From the entries below, reproduce exactly the line containing "hide_parts(node)", the line containing "return node", and every line in between, with nothing added.

:: Source material ::

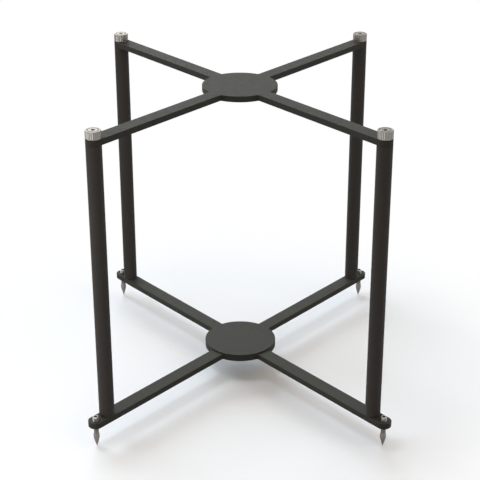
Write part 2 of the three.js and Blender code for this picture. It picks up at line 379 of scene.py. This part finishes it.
def key_socket(across, mouth, depth, bevel, facing):
    """The space of a hexagon socket with a bevelled mouth, opening up (1) or down (-1)."""
    overrun = bevel + MM
    corner = across / sqrt(3)
    hexagon = bmesh.new()
    bmesh.ops.create_cone(
        hexagon,
        cap_ends=True,
        segments=6,
        radius1=corner,
        radius2=corner,
        depth=depth + overrun,
    )
    bmesh.ops.translate(hexagon, verts=hexagon.verts, vec=(0, 0, (overrun - depth) / 2))
    inside = corner - MM
    outline = ((0, inside - corner - bevel), (inside, inside - corner - bevel))
    cone = spun((*outline, (corner + overrun, overrun - bevel), (0, overrun - bevel)), HOLE_SIDES)
    socket = combined(hexagon, cone, "UNION")
    if facing < 0:
        bmesh.ops.rotate(socket, verts=socket.verts, matrix=Matrix.Rotation(pi, 3, "X"))
    bmesh.ops.translate(socket, verts=socket.verts, vec=(0, 0, mouth))
    return socket


def add_piece(name, shape, node, finish, at=(0, 0, 0), turn=0.0):
    """A finished piece in the place of a node, riding on the node's body."""
    crease = radians(32)
    for face in shape.faces:
        face.smooth = True
    for edge in shape.edges:
        edge.smooth = edge.is_manifold and edge.calc_face_angle() < crease
    mesh = bpy.data.meshes.new(name)
    shape.to_mesh(mesh)
    mesh.transform(Matrix.Translation(at) @ Matrix.Rotation(turn, 4, "Z"))
    mesh.materials.append(finish)
    piece = bpy.data.objects.new(name, mesh)
    bpy.context.scene.collection.objects.link(piece)
    steady = piece.modifiers.new("flat faces stay flat", "WEIGHTED_NORMAL")
    steady.keep_sharp = True
    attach(piece, BODY_OF[node])
    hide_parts(node)


def add_at_corners(name, shape, node, finish):
    """The same piece at all four corners, each turned a little differently."""
    for i, corner in enumerate(CORNERS):
        there = f"{node}_{corner}"
        add_piece(f"{name}_{corner}", shape, there, finish, axis(there), radians(17 * i))
    shape.free()


# ---- Materials ----------------------------------------------------------------------------------

FIRST, SECOND, MIXED = 6, 7, 2  # the colour sockets of a Mix node, whose names repeat
NOISE_LOW, NOISE_HIGH = 0.3, 0.7  # between these lie nearly all values of a noise


def add(tree, kind, sockets=None, **settings):
    """A shader node with its settings, and its sockets set to values or linked."""
    node = tree.nodes.new("ShaderNode" + kind)
    for setting, value in settings.items():
        setattr(node, setting, value)
    for socket, value in (sockets or {}).items():
        if isinstance(value, bpy.types.NodeSocket):
            tree.links.new(value, node.inputs[socket])
        else:
            node.inputs[socket].default_value = value
    return node


def finish_named(name):
    """The material of that name and its empty tree, or the one made before and no tree."""
    made = bpy.data.materials.get(name)
    if made:
        return made, None
    material = bpy.data.materials.new(name)
    material.use_nodes = True
    material.node_tree.nodes.clear()
    return material, material.node_tree


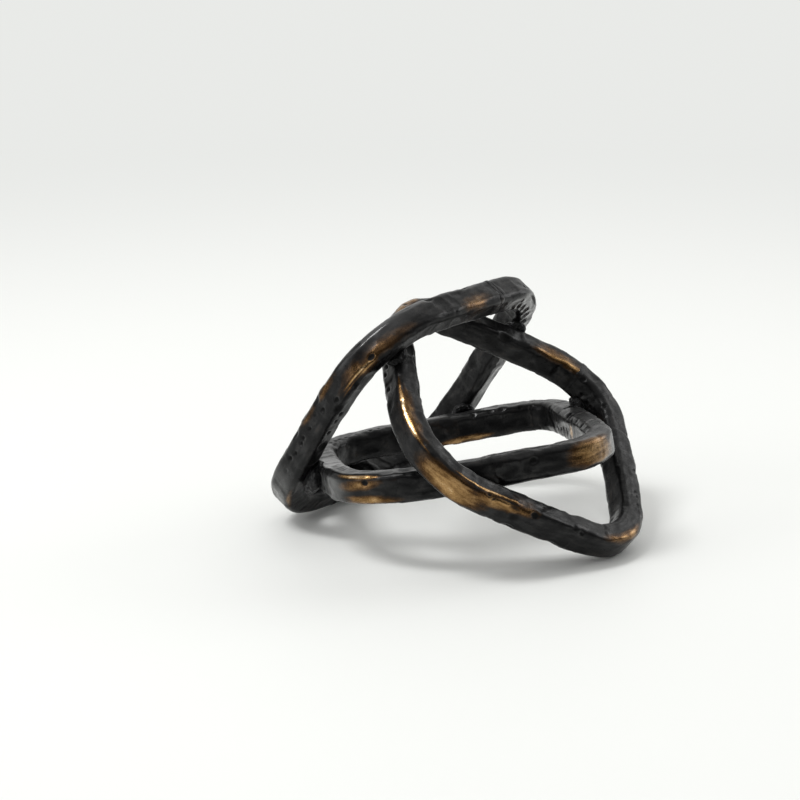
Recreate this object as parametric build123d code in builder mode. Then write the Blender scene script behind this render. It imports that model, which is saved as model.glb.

:::

#### Response for this exercise
    hide_parts(node)


def add_at_corners(name, shape, node, finish):
    """The same piece at all four corners, each turned a little differently."""
    for i, corner in enumerate(CORNERS):
        there = f"{node}_{corner}"
        add_piece(f"{name}_{corner}", shape, there, finish, axis(there), radians(17 * i))
    shape.free()


# ---- Materials ----------------------------------------------------------------------------------

FIRST, SECOND, MIXED = 6, 7, 2  # the colour sockets of a Mix node, whose names repeat
NOISE_LOW, NOISE_HIGH = 0.3, 0.7  # between these lie nearly all values of a noise


def add(tree, kind, sockets=None, **settings):
    """A shader node with its settings, and its sockets set to values or linked."""
    node = tree.nodes.new("ShaderNode" + kind)
    for setting, value in settings.items():
        setattr(node, setting, value)
    for socket, value in (sockets or {}).items():
        if isinstance(value, bpy.types.NodeSocket):
            tree.links.new(value, node.inputs[socket])
        else:
            node.inputs[socket].default_value = value
    return node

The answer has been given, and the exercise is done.